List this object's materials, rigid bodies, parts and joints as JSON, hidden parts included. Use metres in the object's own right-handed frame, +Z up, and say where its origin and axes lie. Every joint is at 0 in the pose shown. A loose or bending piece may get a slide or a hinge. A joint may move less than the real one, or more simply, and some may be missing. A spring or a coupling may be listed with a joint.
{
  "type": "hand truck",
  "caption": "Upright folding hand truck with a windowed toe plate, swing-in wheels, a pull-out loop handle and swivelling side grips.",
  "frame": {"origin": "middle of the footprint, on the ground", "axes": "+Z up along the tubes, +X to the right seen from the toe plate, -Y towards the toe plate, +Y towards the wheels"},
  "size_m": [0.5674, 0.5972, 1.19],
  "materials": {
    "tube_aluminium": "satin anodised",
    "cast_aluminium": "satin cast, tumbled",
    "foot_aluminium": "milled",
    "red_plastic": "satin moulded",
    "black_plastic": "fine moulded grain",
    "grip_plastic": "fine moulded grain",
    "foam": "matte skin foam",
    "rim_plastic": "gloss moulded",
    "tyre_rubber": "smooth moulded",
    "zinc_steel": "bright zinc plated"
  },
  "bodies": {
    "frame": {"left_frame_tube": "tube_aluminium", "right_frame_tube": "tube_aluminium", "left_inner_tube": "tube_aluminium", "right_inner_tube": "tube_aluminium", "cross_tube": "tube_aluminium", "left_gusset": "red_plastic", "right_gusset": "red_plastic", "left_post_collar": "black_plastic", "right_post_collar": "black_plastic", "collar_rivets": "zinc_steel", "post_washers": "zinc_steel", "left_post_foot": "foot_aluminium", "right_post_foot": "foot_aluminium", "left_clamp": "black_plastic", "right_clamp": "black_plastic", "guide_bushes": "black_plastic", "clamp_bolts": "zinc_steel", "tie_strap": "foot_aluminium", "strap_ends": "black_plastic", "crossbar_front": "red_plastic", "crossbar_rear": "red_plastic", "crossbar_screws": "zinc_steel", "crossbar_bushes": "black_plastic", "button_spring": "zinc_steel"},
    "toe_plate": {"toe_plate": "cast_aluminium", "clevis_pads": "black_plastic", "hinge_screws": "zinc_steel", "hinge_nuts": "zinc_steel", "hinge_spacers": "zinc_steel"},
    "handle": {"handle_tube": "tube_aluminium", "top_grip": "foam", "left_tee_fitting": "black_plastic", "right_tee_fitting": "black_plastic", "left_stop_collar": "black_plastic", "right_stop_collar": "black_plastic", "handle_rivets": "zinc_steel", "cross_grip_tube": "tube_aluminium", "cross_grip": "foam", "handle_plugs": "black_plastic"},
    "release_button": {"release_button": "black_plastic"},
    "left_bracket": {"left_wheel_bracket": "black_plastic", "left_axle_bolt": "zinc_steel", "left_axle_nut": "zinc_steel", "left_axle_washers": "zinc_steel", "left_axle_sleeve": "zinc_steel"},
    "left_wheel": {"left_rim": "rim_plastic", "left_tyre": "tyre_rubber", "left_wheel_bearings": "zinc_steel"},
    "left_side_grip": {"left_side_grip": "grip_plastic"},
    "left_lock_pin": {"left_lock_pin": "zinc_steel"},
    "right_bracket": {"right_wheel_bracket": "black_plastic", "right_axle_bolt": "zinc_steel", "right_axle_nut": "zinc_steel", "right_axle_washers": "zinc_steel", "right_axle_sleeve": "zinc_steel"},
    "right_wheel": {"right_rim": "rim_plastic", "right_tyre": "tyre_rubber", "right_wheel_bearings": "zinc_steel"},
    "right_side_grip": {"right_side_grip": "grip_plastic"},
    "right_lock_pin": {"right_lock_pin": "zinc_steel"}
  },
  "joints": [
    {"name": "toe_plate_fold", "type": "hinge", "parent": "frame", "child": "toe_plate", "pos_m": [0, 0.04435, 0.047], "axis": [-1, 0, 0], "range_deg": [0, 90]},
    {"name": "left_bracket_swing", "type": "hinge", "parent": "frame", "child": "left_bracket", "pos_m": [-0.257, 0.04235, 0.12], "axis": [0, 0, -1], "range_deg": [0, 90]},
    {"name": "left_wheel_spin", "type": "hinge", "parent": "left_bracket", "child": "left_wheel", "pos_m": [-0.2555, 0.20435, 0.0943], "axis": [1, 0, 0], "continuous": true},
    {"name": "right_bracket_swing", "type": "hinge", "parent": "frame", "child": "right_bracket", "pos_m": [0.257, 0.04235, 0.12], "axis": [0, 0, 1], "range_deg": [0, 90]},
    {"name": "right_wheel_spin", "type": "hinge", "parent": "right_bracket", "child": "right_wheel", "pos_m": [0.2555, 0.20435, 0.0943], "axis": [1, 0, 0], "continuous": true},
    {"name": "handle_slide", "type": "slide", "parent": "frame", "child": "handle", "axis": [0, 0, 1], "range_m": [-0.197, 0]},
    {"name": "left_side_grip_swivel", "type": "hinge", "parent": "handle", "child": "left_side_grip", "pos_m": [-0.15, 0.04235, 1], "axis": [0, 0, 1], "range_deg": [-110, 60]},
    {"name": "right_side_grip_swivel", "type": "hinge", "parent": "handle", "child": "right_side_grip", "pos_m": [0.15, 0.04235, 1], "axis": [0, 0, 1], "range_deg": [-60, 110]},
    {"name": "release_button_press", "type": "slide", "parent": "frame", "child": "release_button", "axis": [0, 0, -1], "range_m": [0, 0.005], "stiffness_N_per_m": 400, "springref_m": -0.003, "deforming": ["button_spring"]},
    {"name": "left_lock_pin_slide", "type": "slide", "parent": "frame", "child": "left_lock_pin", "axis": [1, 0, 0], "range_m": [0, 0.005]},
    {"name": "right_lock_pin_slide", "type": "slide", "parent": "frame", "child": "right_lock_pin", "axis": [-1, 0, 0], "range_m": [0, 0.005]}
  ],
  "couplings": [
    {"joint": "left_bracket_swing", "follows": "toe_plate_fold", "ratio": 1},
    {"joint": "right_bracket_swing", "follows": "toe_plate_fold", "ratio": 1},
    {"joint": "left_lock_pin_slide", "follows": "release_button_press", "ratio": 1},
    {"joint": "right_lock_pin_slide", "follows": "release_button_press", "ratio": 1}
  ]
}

==

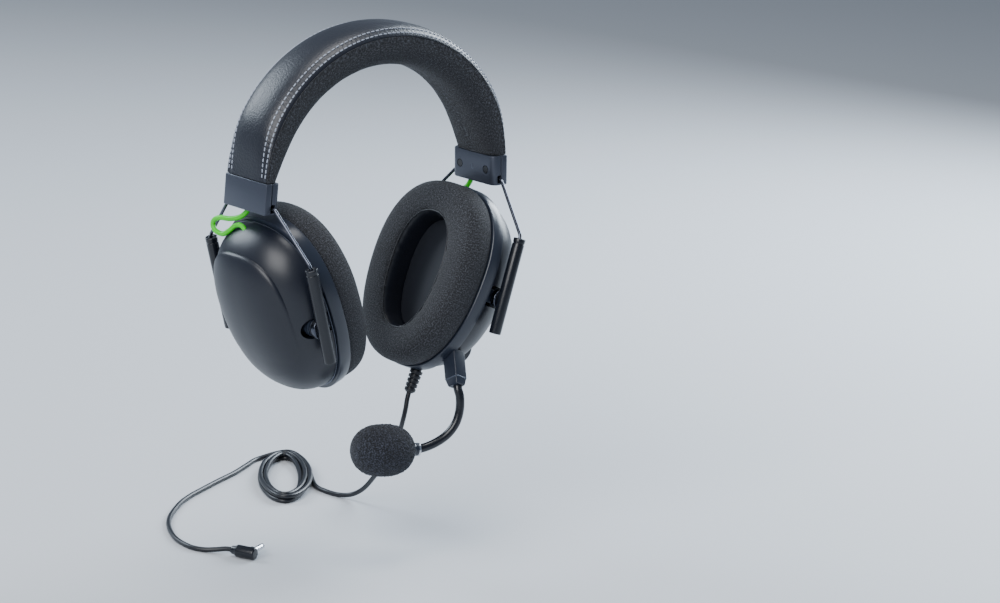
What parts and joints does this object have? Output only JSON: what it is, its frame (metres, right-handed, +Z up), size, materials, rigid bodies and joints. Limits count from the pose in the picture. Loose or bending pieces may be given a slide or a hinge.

**Stated problem**
Report only the count of lines that include the string "from".

**Exercise solution**
2